SMBC GMO PAYMENT株式会社様の事例
EC領域での決済代行サービスを提供するSMBC GMO PAYMENT株式会社様は、事業の規模拡大に伴い、業務効率化を目的としてマネーフォワード クラウド会計Plusとマネーフォワード クラウド経費を導入。これにより、紙伝票の業務をほぼゼロにし、業務効率化とペーパーレス化を実現しました。リモートワークにも対応可能な業務体制を整えることができています。
導入前は紙の伝票を用いた非効率な業務フローであり、出社が必要でリモートワークに対応できない状況でした。マネーフォワード クラウドを導入してからは、属人的になっていた業務が改善されたことで、ミスの発生回数が大幅に減少し、業務時間の約30%削減を実現しました。
業務効率化により、チーム内に余裕が生まれたことで、マニュアルの作成・更新など本来やるべき業務に時間を使えるようになりました。追われるように業務をしていた導入前と比べ、現在はお互いに積極的にサポートしあうチーム体制を実現しています。
今後は、さらなる業務効率化を目指し、会社の成長に耐えうるバックオフィス体制の構築を進めていく予定です。
株式会社TENTIAL様の事例
株式会社TENTIAL様は、上場を見据えたバックオフィス体制の強化を目的に、マネーフォワード クラウドを導入しました。
導入サービスは、会計Plus、経費、給与、勤怠、請求書、年末調整、固定資産などで、会計事務所に外注していた業務を内製化し、業務効率化による月次決算の早期化と経営判断の迅速化を目指しました。
マネーフォワード クラウドの導入によって業務のクラウド化が実現し、月次決算の期間が6営業日まで短縮され、業務の効率化が進みました。
特に、マネーフォワード クラウド固定資産の導入により、減価償却費の計算と管理が自動化されたことが、月次決算早期化に寄与したそうです。
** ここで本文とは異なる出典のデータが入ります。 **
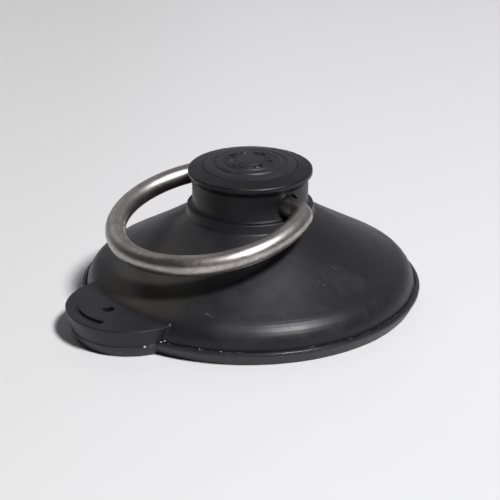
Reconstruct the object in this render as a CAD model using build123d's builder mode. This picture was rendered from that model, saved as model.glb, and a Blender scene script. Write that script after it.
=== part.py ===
# Suction cup with a D-shaped ring handle.
#
# A soft pad seals on a smooth surface and a firm shell above it carries a hub.
# The ring's two straight ends turn in the hub, and a tab on the rim lets air in.
#
# Millimetres, +Z up.  The origin is on the cup's axis, in the plane that the lip rests on.
# The ring turns about an axis along X.  The tab points to -Y, a little off it.
from build123d import *
from math import atan, atan2, cos, degrees, radians, sin, sqrt
import os

os.makedirs("parts", exist_ok=True)

# ---- driving dimensions -------------------------------------------------------------
rim_radius = 60.0          # widest point of the sealing lip
lip_height = 5.0           # top of the bead round the rim
parting_height = 4.1       # plane where the shell is bonded to the pad
cup_height = 50.4          # top of the hub's cover
bar_diameter = 7.0         # round steel bar of the ring
bore_height = 38.5         # ring's hinge axis above the lip
thread_diameter = 6.0      # stud through the middle
running_gap = 0.05         # radial clearance of a shaft that turns in its bush
seat_gap = 0.05            # clearance of parts that are seated in one another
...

また、給与計算は社労士に作業を委託していましたが、マネーフォワード クラウド給与の導入により、給与計算の内製化が進みました。
勤怠データを取り込むことで自動的に給与が計算できるようになり、経営判断の迅速化も実現しています。
さらに、マネーフォワード クラウド年末調整を導入することで、複雑な計算も人の手を介さずにシステム上で完結できるようになり、業務の効率化が一層進みました。
バックオフィス業務をスムーズに効率化しましょう
バックオフィスとは、営業などとは異なり顧客と直接対面せず、後方から企業活動を支える業務や職種を指します。たとえば、経理や総務、人事、法務、情報システム、一般事務などが挙げられます。
バックオフィス業務は専門的な職種も多く含むため、業務が属人化しがちな点が課題です。また、業務量をコントロールしにくい点や非効率なアナログ管理なども課題であるといえます。
バックオフィス業務を効率化するためには、業務のアウトソーシングやERPの活用が効果的です。特にSaaS型ERPであれば、契約後すぐに使うことができるため、バックオフィス業務が滞るリスクを抑えつつ業務を効率化できるでしょう。
※ 掲載している情報は記事更新時点のものです。